Pseudocode for a basic HITL interaction:

def hitl_segmentation(image_3d, initial_prompts, medsam2_model, annotation_tool):
    """
    Performs interactive segmentation using MedSAM2 within an annotation tool.

    Args:
        image_3d: The 3D medical image volume or video sequence.
        initial_prompts: User-provided initial points, boxes, or rough mask.
        medsam2_model: The loaded MedSAM2 model instance.
        annotation_tool: The interface for user interaction and display.

    Returns:
        final_mask: The user-approved segmentation mask.
    """
    current_prompts = initial_prompts
    satisfied = False
    final_mask = None

    while not satisfied:
        # 1. Get prediction from MedSAM2
        predicted_mask, quality_score = medsam2_model.predict(image_3d, current_prompts)

        # 2. Display prediction and get user feedback
        annotation_tool.display(image_3d, predicted_mask)
        user_feedback = annotation_tool.get_user_feedback() # e.g., {'status': 'refine', 'new_prompts': {...}} or {'status': 'accept'}

        # 3. Update based on feedback
        if user_feedback['status'] == 'accept':
            satisfied = True
            final_mask = predicted_mask
        elif user_feedback['status'] == 'refine':
            current_prompts = update_prompts(current_prompts, user_feedback['new_prompts'])
        else: # e.g., 'reject' or 'cancel'
            break # Exit loop

    return final_mask

def update_prompts(existing_prompts, new_prompts):
    # Logic to add positive/negative points, update boxes, etc.
    # ...
    return combined_prompts

Deployment: MedSAM2 is integrated into widely used platforms, facilitating both local and cloud deployment. This suggests the availability of packaged models (e.g., ONNX, TensorFlow Lite, PyTorch checkpoints) and potentially containerized solutions (e.g., Docker) or cloud-based APIs. Compatibility with platforms like 3D Slicer, MONAI Label, or specific vendor PACS systems would significantly enhance its adoption in clinical research and potentially diagnostic workflows. Considerations for deployment include:

Computational Resources: While fine-tuned from SAM2, foundation models are typically large. Deployment requires sufficient GPU memory and compute power, especially for processing large 3D volumes or video sequences interactively. Inference speed is critical for HITL responsiveness.
Latency: Low latency is essential for interactive segmentation tasks within the HITL pipeline.
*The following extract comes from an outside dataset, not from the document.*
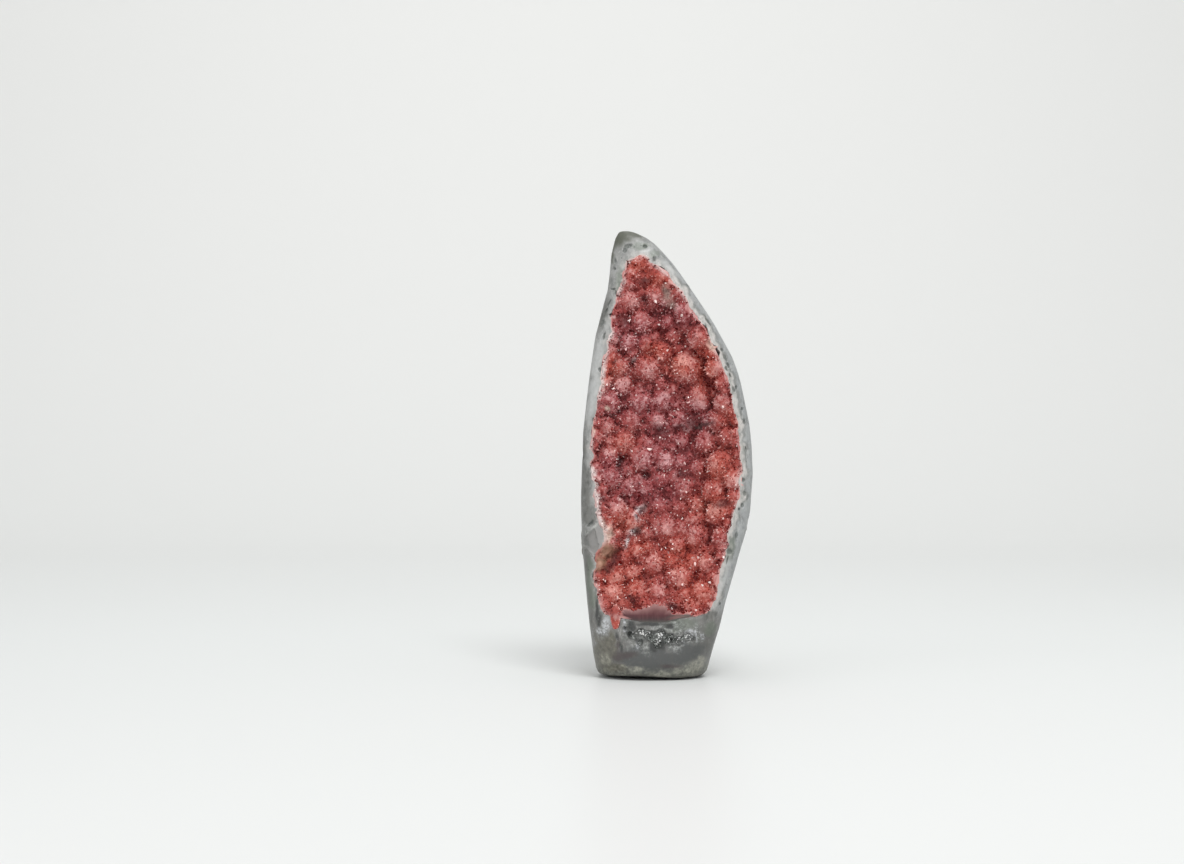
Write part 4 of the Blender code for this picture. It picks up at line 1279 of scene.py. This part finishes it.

Cloud deployment necessitates efficient data transfer and compute allocation.
Integration: APIs or plugins are needed for seamless integration into existing medical imaging software and platforms.

Applications in Research and Healthcare

MedSAM2 serves as a versatile tool for segmentation tasks in both medical research and healthcare environments.

Research: Accelerates the creation of large, accurately annotated datasets for training task-specific models, conducting quantitative image analysis studies, and exploring anatomical/pathological variability. The >85% reduction in annotation cost significantly lowers the barrier for large-scale studies.
Healthcare: Potential applications include assisting radiologists and clinicians in tasks like tumor delineation for treatment planning, organ volume quantification, surgical planning, and analyzing dynamic processes in cardiac videos. Its promptable nature allows clinicians to quickly segment regions of interest with minimal interaction.

The development of MedSAM2 represents a significant step towards general-purpose, efficient, and high-quality segmentation tools for 3D medical imaging and video analysis. Its foundation on SAM2, combined with extensive medical-specific fine-tuning and demonstrated practical utility via a large user paper and platform integration, positions it as a valuable asset for the field.